Stripping Diacritics in Qt

As someone dealing with languages different than English, I quite often need to deal with diacritics. You know, characters such as č, ć, đ, š, ž, and similar. Even in English texts I can sometime see them, e.g. voilà. And yes, quite often you can omit them and still have understandable text. But often you simply cannot because it changes meaning of the word.

One place where this often bites me is search. It’s really practical for search to be accent insensitive since that allows me to use English keyboard even though I am searching for content in another language. Search that would ignore diacritics would be awesome.

And over the time I implemented something like that in all my apps. As I am building a new QText, it came time to implement it in C++ with a Qt flavor. And, unlike C#, C++ was not really built with a lot of internationalization in mind.

Solution comes from non-other than now late Michael S. Kaplan. While his blog was deleted by Microsoft (great loss!), there are archives of his work still around - courtesy of people who loved his work. His solution was in C# (that’s how I actually rembered it - I already needed that once) and it was beautifully simple. Decompose unicode string, remove non-spacing mark characters, and finally combine what’s left back to a unicode string.

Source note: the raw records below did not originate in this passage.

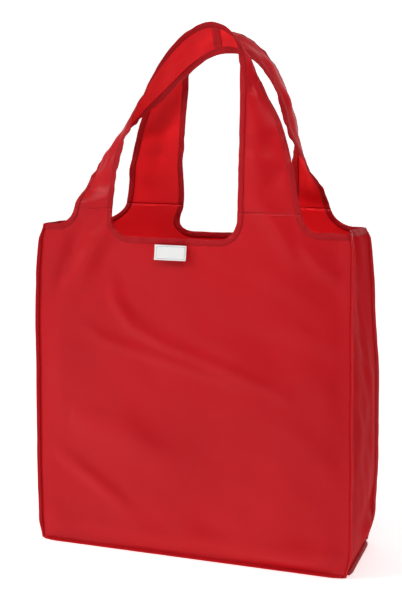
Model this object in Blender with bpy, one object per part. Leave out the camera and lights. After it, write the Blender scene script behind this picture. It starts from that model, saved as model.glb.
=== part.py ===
"""Foldable tote bag: fabric panels, folding side gussets, bound edges and two twisted strap handles.

Metres, +Z up. The bag stands on z = 0, its front panel faces -Y, and the origin is under its middle.
The back is the front turned half a turn about Z, as both panels are cut from one pattern.
"""
import math

import bmesh
import bpy
from mathutils import Matrix, Vector

# Driving dimensions
WIDTH = 0.380  # between the side gussets
DEPTH = 0.120  # front to back at the base
RIM_DEPTH = 0.075  # front to back at the rim, where the bag is pinched in
HEM = 0.380  # height of the rim at the shoulders
FABRIC = 0.0008  # thickness of one layer of coated cloth
BINDING = 0.0065  # width of the tape folded over every open edge
BOUND = 0.0016  # thickness of a bound edge
GAP = 0.0003  # gap between pieces that touch
SEAM = 0.0055  # width of a pinched, edge-stitched seam
SEAM_THICK = 0.0015
CORNER_GAP = 0.0012  # how far the cloth stops short of a corner line
LIFT = 0.0019  # cloth starts this high, above the base seams

# Opening between the straps, and the shoulders beside them, in the panel's own plane
SCOOP = 0.368  # lowest point of the scooped rim
SCOOP_LEFT = -0.101
SCOOP_RIGHT = 0.050
SCOOP_RADIUS = 0.022
ROOT = 0.400  # height where the strap roots begin
ROOT_OUTER_LEFT = -0.148
ROOT_OUTER_RIGHT = 0.1225
SHOULDER_TURN = math.radians(75.0)

# Hinge places
CORNER_PIVOT = 0.0022  # gusset hinges lie this far behind the panels
CREASE_PIVOT = 0.0011  # the gusset's middle crease turns this far outside its cloth
BASE_PIVOT = 0.0020  # base hinge, behind the front panel
LEAN_HEIGHT = 0.3995  # strap roots lean from here
FOLD_HEIGHT = 0.446  # handles fold over from here
FOLD_OUT = 0.010  # and this far outside the panel

# Label
LABEL_WIDTH = 0.038
LABEL_HEIGHT = 0.017
LABEL_THICK = 0.0005
LABEL_X = -0.026
LABEL_TOP = 0.3608
LABEL_OUT = 0.0012

# Base: one half of the lifting panel's outline, across and back, cut so that it clears the folding gussets
BASE_BACK_GAP = 0.007
BASE_NEAR_CORNER = 0.1800
BASE_SHOULDER = (0.1765, -0.0463)
BASE_WAIST = (0.1355, 0.0080)
PLEAT_CLEAR = 0.0012
SIDE_SEAM_SHORT = 0.008

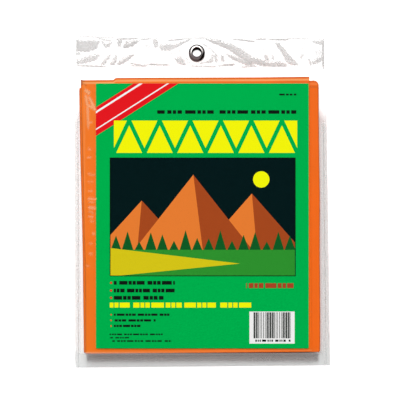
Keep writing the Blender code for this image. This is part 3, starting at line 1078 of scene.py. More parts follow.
def film_finishes() -> tuple[Material, ...]:
    """The film's materials: for the pouch, its seams, the header and the ribbon."""
    grey, white, warm_highlight = (0.46, 0.445, 0.435), (0.95, 0.94, 0.93), (1.0, 0.43, 0.2)
    finishes = (
        FilmFinish("clear_pouch_film", white, 0.0006, 0.05, 1.0, warm_highlight, 0.9),
        FilmFinish("fused_film", (0.75, 0.75, 0.74), 0.02, 0.1, 0.3, grey, 0.5, 0.22),
        # The grey paints shade on the header's facets, and tones the ribbon's dashes and marks.
        FilmFinish("crinkled_film", white, 0.03, 0.25, 0.1, grey, 0.52, 0.12, 110.0, 0.3),
        FilmFinish("embossed_film", white, 0.02, 0.1, 0.1, grey, 0.62, 0.2),
    )
    return tuple(finish.make() for finish in finishes)


# The pouch


@dataclass
class Pouch:
    """The clear film pouch round the bundle, with its side and top seams."""

    gauge: float = 0.12
    seam_gauge: float = 0.4
    seam_offset: float = 0.275
    seam_width: float = 2.2
    seam_gap: float = 0.3
    seam_swell: float = 2.2
    seam_overlap: float = 0.2
    card_edge: float = 92.15
    drape: float = 5.0
    corner: float = 2.0
    foot: float = 0.8
    tab: float = 1.2
    fine_from: float = 89.0
    lip_flare: float = 0.8
    lip_run: float = 9.0
    puff: float = 0.12
    puff_edge: Point = (10.0, 12.0)
    unevenness: Waves = ((0.07, 61.0, 83.0, 0.4), (0.05, -37.0, 52.0, 2.1), (0.03, 29.0, -34.0, 4.0))
    seam_ripple: Waves = ((0.06, 900.0, 11.3, 0.7), (0.04, 700.0, 4.9, 2.0))
    seam_wander: Waves = ((0.12, 1e4, 17.0, 0.2),)
    top_ripple: Waves = ((0.06, 9.1, 300.0, 0.3), (0.05, 3.7, 90.0, 1.1))
    pucker: float = 0.35
    pucker_start: Point = (88.0, 16.0)
    pucker_end: float = 9.0
    pucker_wave: Triple = (3.1, 1.3, 9.0)
    mouth_skew: Triple = (-1.55, 0.13, 1.0)
    mouth_run: float = 25.0
    # Where the veil lies: grey on slack film, partly haze and partly painted shade from the bundle.
    veil_shade_left: tuple[Point, ...] = ((-127.0, -102.2), (0.0, -104.0), (97.0, -105.0))
    veil_shade_right: tuple[Point, ...] = ((-127.0, 103.2), (0.0, 102.7), (97.0, 102.0))
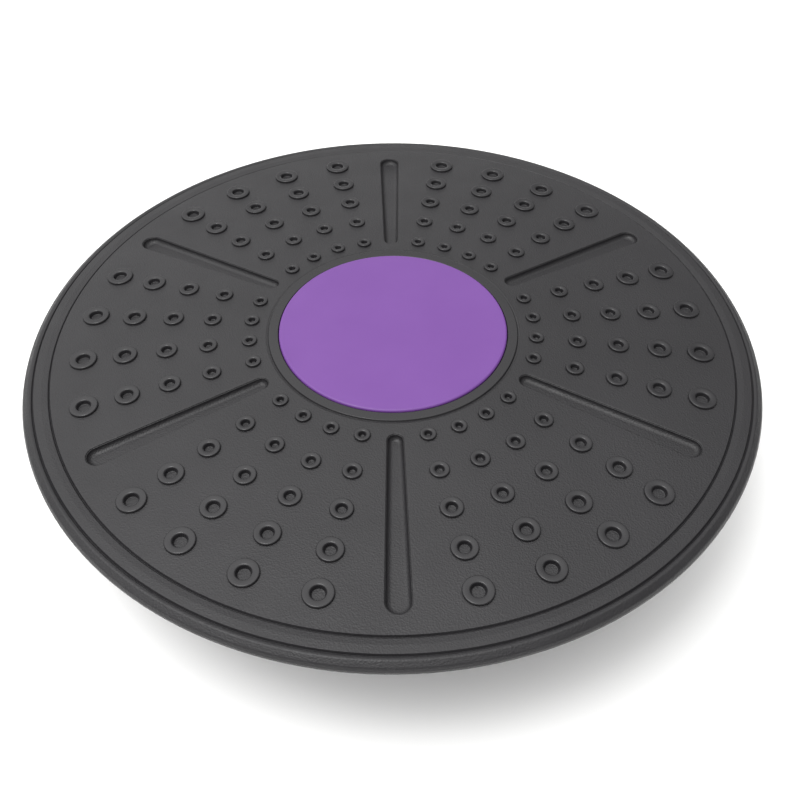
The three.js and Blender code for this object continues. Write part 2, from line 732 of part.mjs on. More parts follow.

In Qt’s C++, that would be something like this:

QString stripDiacritics(QString text) {
    QString formD = text.normalized(QString::NormalizationForm_D);

    QString filtered;
    for (int i = 0; i < formD.length(); i++) {
        if (formD.at(i).category() != QChar::Mark_NonSpacing) {
            filtered.append(formD.at(i));
        }
    }

    return filtered.normalized(QString::NormalizationForm_C);
}